YOUR INSTRUCTIONS: Set down each record exactly as written.

RECORDS PROVIDED:
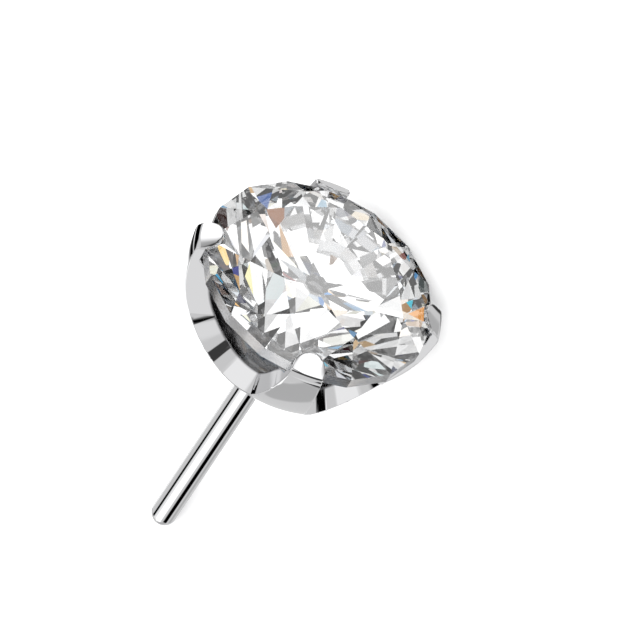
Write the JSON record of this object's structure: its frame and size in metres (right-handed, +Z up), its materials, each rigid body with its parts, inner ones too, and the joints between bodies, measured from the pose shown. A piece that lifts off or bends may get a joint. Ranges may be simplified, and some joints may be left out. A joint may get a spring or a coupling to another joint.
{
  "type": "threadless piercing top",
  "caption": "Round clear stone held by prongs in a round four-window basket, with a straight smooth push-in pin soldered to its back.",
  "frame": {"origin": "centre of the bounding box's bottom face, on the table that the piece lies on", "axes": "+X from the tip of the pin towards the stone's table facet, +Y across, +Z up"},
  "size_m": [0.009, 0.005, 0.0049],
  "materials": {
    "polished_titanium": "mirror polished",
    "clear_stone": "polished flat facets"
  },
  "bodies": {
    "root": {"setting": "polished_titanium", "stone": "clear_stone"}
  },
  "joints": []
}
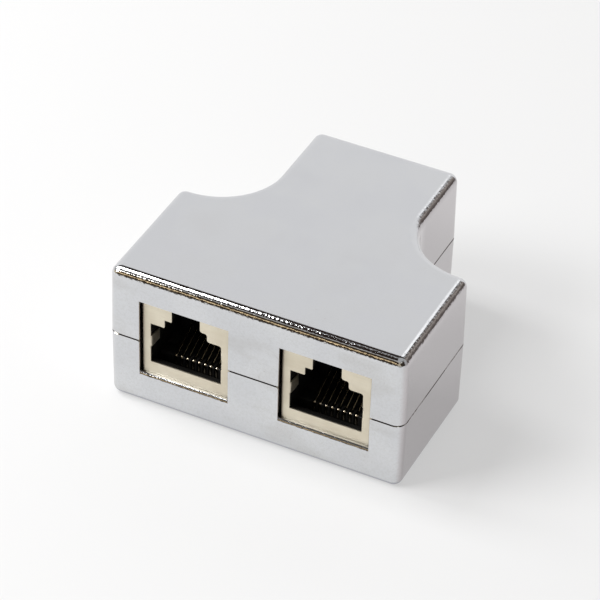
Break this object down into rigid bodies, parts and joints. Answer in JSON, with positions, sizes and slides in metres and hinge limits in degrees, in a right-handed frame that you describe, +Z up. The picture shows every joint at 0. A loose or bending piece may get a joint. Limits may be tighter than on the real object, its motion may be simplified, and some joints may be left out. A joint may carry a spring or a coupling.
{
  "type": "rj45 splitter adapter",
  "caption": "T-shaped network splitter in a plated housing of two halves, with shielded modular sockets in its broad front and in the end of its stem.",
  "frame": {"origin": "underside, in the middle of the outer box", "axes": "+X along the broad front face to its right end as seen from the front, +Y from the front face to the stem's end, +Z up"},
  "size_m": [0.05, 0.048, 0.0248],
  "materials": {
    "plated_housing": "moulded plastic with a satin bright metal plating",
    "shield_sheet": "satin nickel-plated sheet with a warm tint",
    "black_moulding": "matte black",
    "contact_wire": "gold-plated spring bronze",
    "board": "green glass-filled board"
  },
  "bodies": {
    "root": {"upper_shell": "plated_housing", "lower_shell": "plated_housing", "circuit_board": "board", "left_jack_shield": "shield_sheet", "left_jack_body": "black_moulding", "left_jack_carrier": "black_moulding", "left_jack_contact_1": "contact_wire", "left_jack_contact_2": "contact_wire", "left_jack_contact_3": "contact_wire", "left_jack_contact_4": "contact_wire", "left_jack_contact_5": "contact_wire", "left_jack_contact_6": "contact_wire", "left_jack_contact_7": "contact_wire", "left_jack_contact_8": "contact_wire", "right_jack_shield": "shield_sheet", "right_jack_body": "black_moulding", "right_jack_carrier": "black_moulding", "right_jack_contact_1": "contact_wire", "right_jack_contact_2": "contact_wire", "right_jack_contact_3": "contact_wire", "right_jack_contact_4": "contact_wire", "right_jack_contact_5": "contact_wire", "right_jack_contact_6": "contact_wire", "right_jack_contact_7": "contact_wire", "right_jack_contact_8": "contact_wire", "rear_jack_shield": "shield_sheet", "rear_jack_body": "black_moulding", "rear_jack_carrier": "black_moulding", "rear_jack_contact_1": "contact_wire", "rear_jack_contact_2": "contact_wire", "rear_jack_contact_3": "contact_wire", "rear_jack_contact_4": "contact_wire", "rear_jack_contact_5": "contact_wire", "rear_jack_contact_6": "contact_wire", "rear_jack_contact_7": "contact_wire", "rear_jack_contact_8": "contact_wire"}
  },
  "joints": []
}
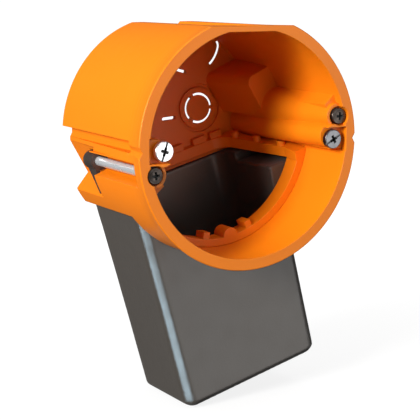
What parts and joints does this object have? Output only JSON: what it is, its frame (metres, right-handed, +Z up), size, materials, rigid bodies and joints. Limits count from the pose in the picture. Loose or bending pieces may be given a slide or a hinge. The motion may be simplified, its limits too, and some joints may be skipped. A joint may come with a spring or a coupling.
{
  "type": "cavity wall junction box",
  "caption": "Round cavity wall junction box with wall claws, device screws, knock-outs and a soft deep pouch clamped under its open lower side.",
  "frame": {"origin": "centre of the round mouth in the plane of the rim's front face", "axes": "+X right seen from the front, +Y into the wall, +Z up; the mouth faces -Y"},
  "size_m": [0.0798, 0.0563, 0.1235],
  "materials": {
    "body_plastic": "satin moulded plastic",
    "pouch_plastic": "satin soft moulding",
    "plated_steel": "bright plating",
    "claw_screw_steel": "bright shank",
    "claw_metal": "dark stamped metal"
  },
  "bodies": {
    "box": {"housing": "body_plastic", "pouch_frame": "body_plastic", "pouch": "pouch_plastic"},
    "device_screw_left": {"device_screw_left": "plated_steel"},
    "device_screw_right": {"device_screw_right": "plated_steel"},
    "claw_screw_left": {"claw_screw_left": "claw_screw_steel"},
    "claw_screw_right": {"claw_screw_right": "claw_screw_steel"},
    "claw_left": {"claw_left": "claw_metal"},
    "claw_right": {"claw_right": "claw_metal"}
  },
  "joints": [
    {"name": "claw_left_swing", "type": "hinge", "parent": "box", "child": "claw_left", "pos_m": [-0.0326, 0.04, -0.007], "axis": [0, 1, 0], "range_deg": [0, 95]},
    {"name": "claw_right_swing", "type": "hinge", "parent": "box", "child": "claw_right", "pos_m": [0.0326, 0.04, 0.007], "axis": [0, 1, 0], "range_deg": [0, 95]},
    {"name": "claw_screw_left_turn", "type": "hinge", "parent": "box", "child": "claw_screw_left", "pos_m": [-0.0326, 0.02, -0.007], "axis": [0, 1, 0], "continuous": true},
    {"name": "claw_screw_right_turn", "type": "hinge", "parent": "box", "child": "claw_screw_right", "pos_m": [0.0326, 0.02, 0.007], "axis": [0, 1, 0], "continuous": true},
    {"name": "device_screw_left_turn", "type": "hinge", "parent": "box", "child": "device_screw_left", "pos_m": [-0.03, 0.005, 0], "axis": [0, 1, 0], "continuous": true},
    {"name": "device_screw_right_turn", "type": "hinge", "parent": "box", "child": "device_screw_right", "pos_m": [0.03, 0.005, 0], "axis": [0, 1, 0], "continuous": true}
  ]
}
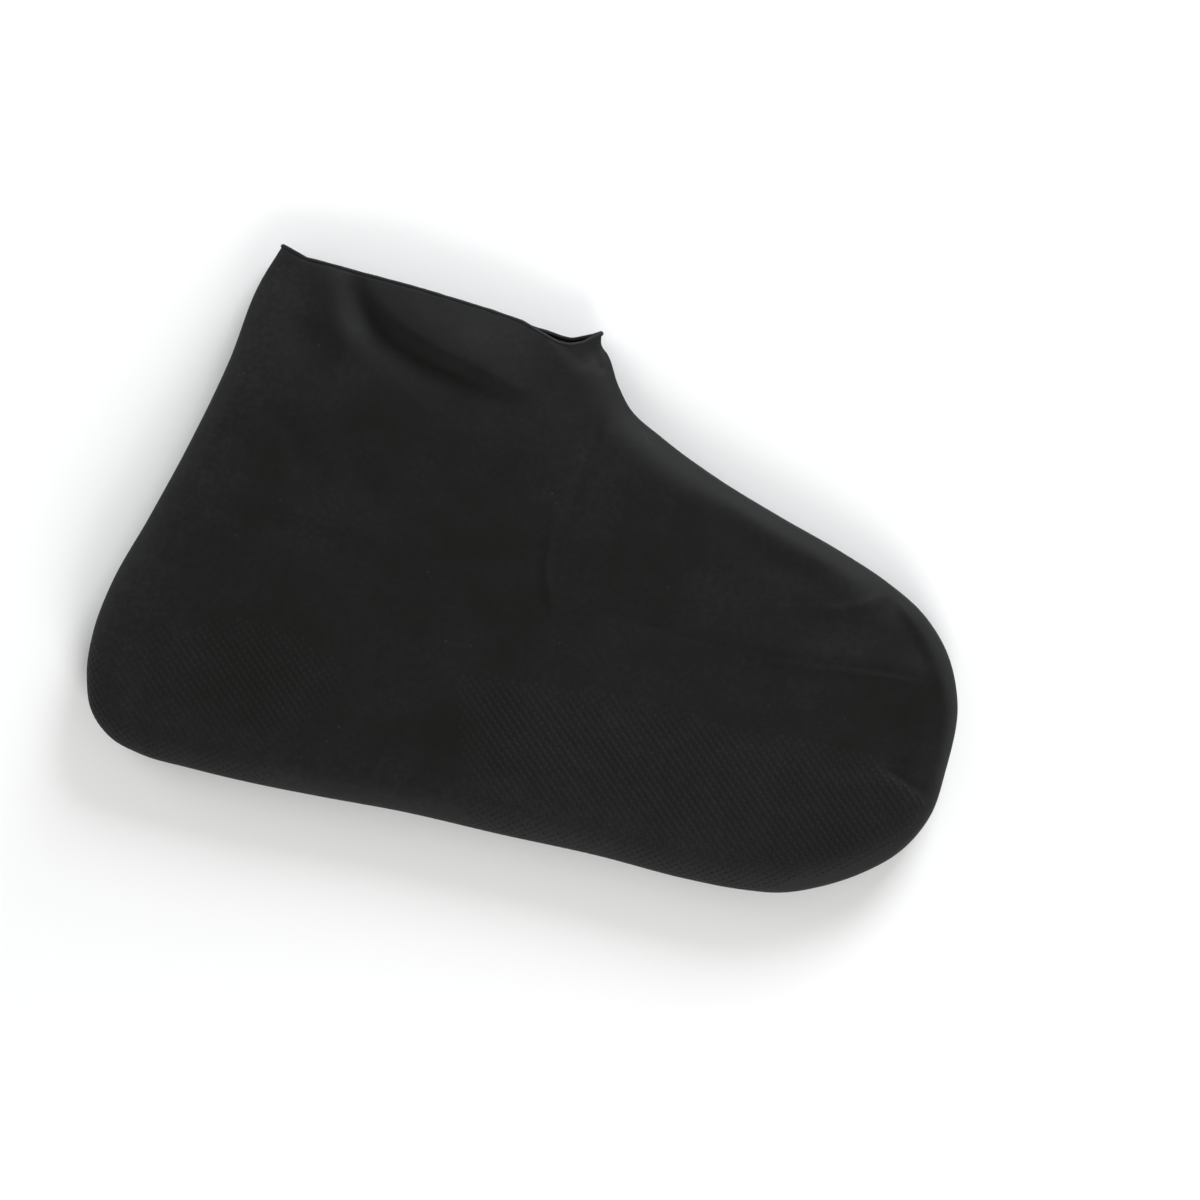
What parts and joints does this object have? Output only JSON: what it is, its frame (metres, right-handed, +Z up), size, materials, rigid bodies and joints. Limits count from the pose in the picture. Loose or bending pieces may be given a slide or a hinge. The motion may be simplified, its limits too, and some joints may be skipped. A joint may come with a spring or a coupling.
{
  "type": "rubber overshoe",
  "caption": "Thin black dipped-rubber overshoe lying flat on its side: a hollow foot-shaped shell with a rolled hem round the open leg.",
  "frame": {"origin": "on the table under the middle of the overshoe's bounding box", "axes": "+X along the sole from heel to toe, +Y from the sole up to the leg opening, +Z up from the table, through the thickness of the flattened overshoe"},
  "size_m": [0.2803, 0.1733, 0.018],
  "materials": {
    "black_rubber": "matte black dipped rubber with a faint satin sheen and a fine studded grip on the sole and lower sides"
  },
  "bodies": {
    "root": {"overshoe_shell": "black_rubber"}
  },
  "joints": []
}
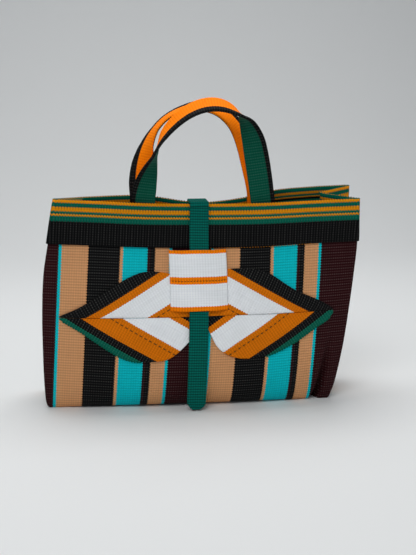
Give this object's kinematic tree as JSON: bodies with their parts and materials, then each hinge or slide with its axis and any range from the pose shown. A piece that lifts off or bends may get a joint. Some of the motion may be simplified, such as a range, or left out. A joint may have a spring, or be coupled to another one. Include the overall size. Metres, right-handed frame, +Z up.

FINISHED EXERCISE:
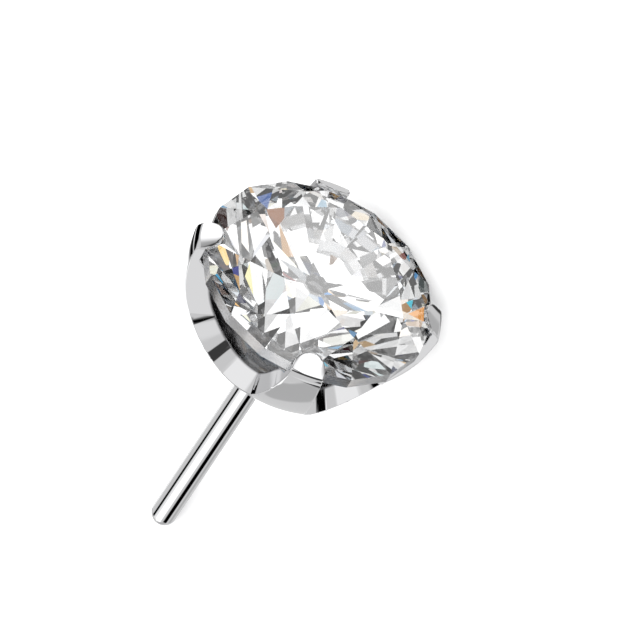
Write the JSON record of this object's structure: its frame and size in metres (right-handed, +Z up), its materials, each rigid body with its parts, inner ones too, and the joints between bodies, measured from the pose shown. A piece that lifts off or bends may get a joint. Ranges may be simplified, and some joints may be left out. A joint may get a spring or a coupling to another joint.
{
  "type": "threadless piercing top",
  "caption": "Round clear stone held by prongs in a round four-window basket, with a straight smooth push-in pin soldered to its back.",
  "frame": {"origin": "centre of the bounding box's bottom face, on the table that the piece lies on", "axes": "+X from the tip of the pin towards the stone's table facet, +Y across, +Z up"},
  "size_m": [0.009, 0.005, 0.0049],
  "materials": {
    "polished_titanium": "mirror polished",
    "clear_stone": "polished flat facets"
  },
  "bodies": {
    "root": {"setting": "polished_titanium", "stone": "clear_stone"}
  },
  "joints": []
}
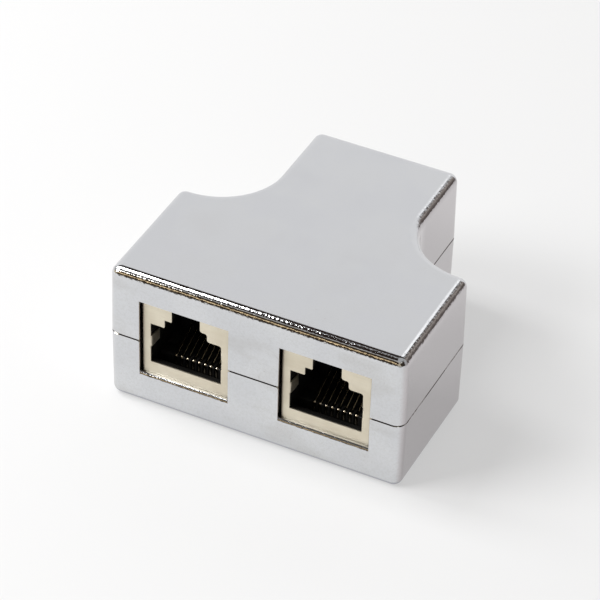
Break this object down into rigid bodies, parts and joints. Answer in JSON, with positions, sizes and slides in metres and hinge limits in degrees, in a right-handed frame that you describe, +Z up. The picture shows every joint at 0. A loose or bending piece may get a joint. Limits may be tighter than on the real object, its motion may be simplified, and some joints may be left out. A joint may carry a spring or a coupling.
{
  "type": "rj45 splitter adapter",
  "caption": "T-shaped network splitter in a plated housing of two halves, with shielded modular sockets in its broad front and in the end of its stem.",
  "frame": {"origin": "underside, in the middle of the outer box", "axes": "+X along the broad front face to its right end as seen from the front, +Y from the front face to the stem's end, +Z up"},
  "size_m": [0.05, 0.048, 0.0248],
  "materials": {
    "plated_housing": "moulded plastic with a satin bright metal plating",
    "shield_sheet": "satin nickel-plated sheet with a warm tint",
    "black_moulding": "matte black",
    "contact_wire": "gold-plated spring bronze",
    "board": "green glass-filled board"
  },
  "bodies": {
    "root": {"upper_shell": "plated_housing", "lower_shell": "plated_housing", "circuit_board": "board", "left_jack_shield": "shield_sheet", "left_jack_body": "black_moulding", "left_jack_carrier": "black_moulding", "left_jack_contact_1": "contact_wire", "left_jack_contact_2": "contact_wire", "left_jack_contact_3": "contact_wire", "left_jack_contact_4": "contact_wire", "left_jack_contact_5": "contact_wire", "left_jack_contact_6": "contact_wire", "left_jack_contact_7": "contact_wire", "left_jack_contact_8": "contact_wire", "right_jack_shield": "shield_sheet", "right_jack_body": "black_moulding", "right_jack_carrier": "black_moulding", "right_jack_contact_1": "contact_wire", "right_jack_contact_2": "contact_wire", "right_jack_contact_3": "contact_wire", "right_jack_contact_4": "contact_wire", "right_jack_contact_5": "contact_wire", "right_jack_contact_6": "contact_wire", "right_jack_contact_7": "contact_wire", "right_jack_contact_8": "contact_wire", "rear_jack_shield": "shield_sheet", "rear_jack_body": "black_moulding", "rear_jack_carrier": "black_moulding", "rear_jack_contact_1": "contact_wire", "rear_jack_contact_2": "contact_wire", "rear_jack_contact_3": "contact_wire", "rear_jack_contact_4": "contact_wire", "rear_jack_contact_5": "contact_wire", "rear_jack_contact_6": "contact_wire", "rear_jack_contact_7": "contact_wire", "rear_jack_contact_8": "contact_wire"}
  },
  "joints": []
}
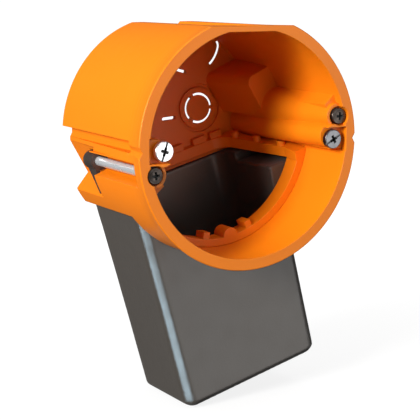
What parts and joints does this object have? Output only JSON: what it is, its frame (metres, right-handed, +Z up), size, materials, rigid bodies and joints. Limits count from the pose in the picture. Loose or bending pieces may be given a slide or a hinge. The motion may be simplified, its limits too, and some joints may be skipped. A joint may come with a spring or a coupling.
{
  "type": "cavity wall junction box",
  "caption": "Round cavity wall junction box with wall claws, device screws, knock-outs and a soft deep pouch clamped under its open lower side.",
  "frame": {"origin": "centre of the round mouth in the plane of the rim's front face", "axes": "+X right seen from the front, +Y into the wall, +Z up; the mouth faces -Y"},
  "size_m": [0.0798, 0.0563, 0.1235],
  "materials": {
    "body_plastic": "satin moulded plastic",
    "pouch_plastic": "satin soft moulding",
    "plated_steel": "bright plating",
    "claw_screw_steel": "bright shank",
    "claw_metal": "dark stamped metal"
  },
  "bodies": {
    "box": {"housing": "body_plastic", "pouch_frame": "body_plastic", "pouch": "pouch_plastic"},
    "device_screw_left": {"device_screw_left": "plated_steel"},
    "device_screw_right": {"device_screw_right": "plated_steel"},
    "claw_screw_left": {"claw_screw_left": "claw_screw_steel"},
    "claw_screw_right": {"claw_screw_right": "claw_screw_steel"},
    "claw_left": {"claw_left": "claw_metal"},
    "claw_right": {"claw_right": "claw_metal"}
  },
  "joints": [
    {"name": "claw_left_swing", "type": "hinge", "parent": "box", "child": "claw_left", "pos_m": [-0.0326, 0.04, -0.007], "axis": [0, 1, 0], "range_deg": [0, 95]},
    {"name": "claw_right_swing", "type": "hinge", "parent": "box", "child": "claw_right", "pos_m": [0.0326, 0.04, 0.007], "axis": [0, 1, 0], "range_deg": [0, 95]},
    {"name": "claw_screw_left_turn", "type": "hinge", "parent": "box", "child": "claw_screw_left", "pos_m": [-0.0326, 0.02, -0.007], "axis": [0, 1, 0], "continuous": true},
    {"name": "claw_screw_right_turn", "type": "hinge", "parent": "box", "child": "claw_screw_right", "pos_m": [0.0326, 0.02, 0.007], "axis": [0, 1, 0], "continuous": true},
    {"name": "device_screw_left_turn", "type": "hinge", "parent": "box", "child": "device_screw_left", "pos_m": [-0.03, 0.005, 0], "axis": [0, 1, 0], "continuous": true},
    {"name": "device_screw_right_turn", "type": "hinge", "parent": "box", "child": "device_screw_right", "pos_m": [0.03, 0.005, 0], "axis": [0, 1, 0], "continuous": true}
  ]
}
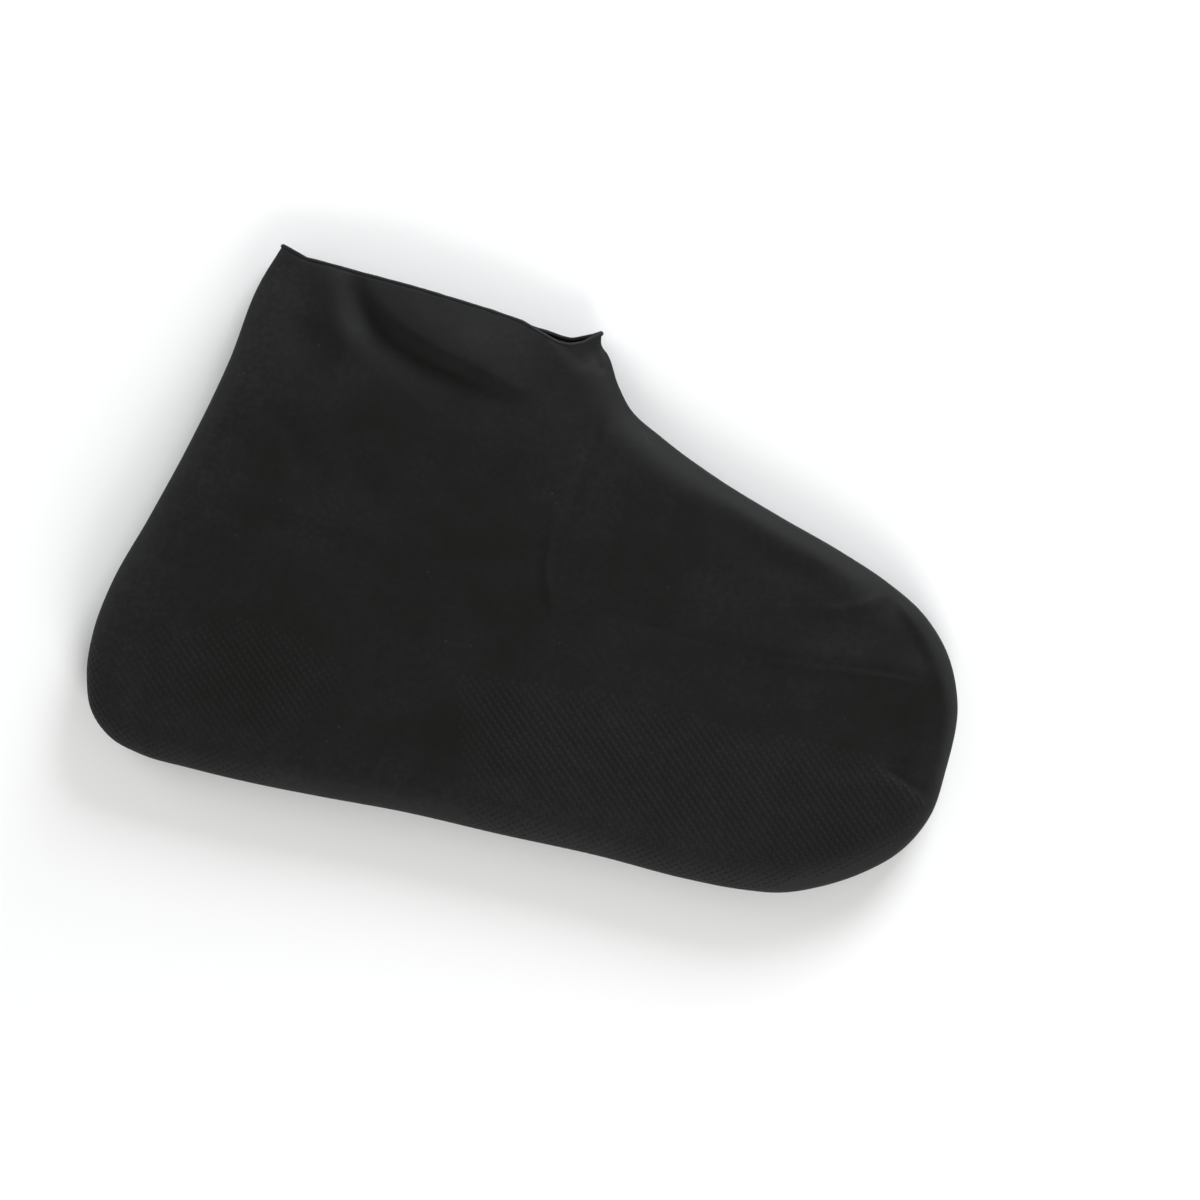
What parts and joints does this object have? Output only JSON: what it is, its frame (metres, right-handed, +Z up), size, materials, rigid bodies and joints. Limits count from the pose in the picture. Loose or bending pieces may be given a slide or a hinge. The motion may be simplified, its limits too, and some joints may be skipped. A joint may come with a spring or a coupling.
{
  "type": "rubber overshoe",
  "caption": "Thin black dipped-rubber overshoe lying flat on its side: a hollow foot-shaped shell with a rolled hem round the open leg.",
  "frame": {"origin": "on the table under the middle of the overshoe's bounding box", "axes": "+X along the sole from heel to toe, +Y from the sole up to the leg opening, +Z up from the table, through the thickness of the flattened overshoe"},
  "size_m": [0.2803, 0.1733, 0.018],
  "materials": {
    "black_rubber": "matte black dipped rubber with a faint satin sheen and a fine studded grip on the sole and lower sides"
  },
  "bodies": {
    "root": {"overshoe_shell": "black_rubber"}
  },
  "joints": []
}
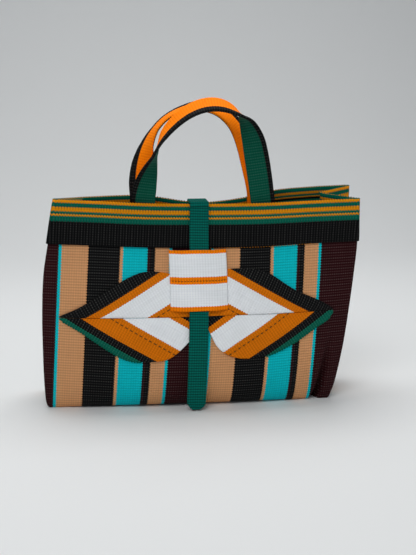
Give this object's kinematic tree as JSON: bodies with their parts and materials, then each hinge or slide with its axis and any range from the pose shown. A piece that lifts off or bends may get a joint. Some of the motion may be simplified, such as a range, or left out. A joint may have a spring, or be coupled to another one. Include the overall size. Metres, right-handed frame, +Z up.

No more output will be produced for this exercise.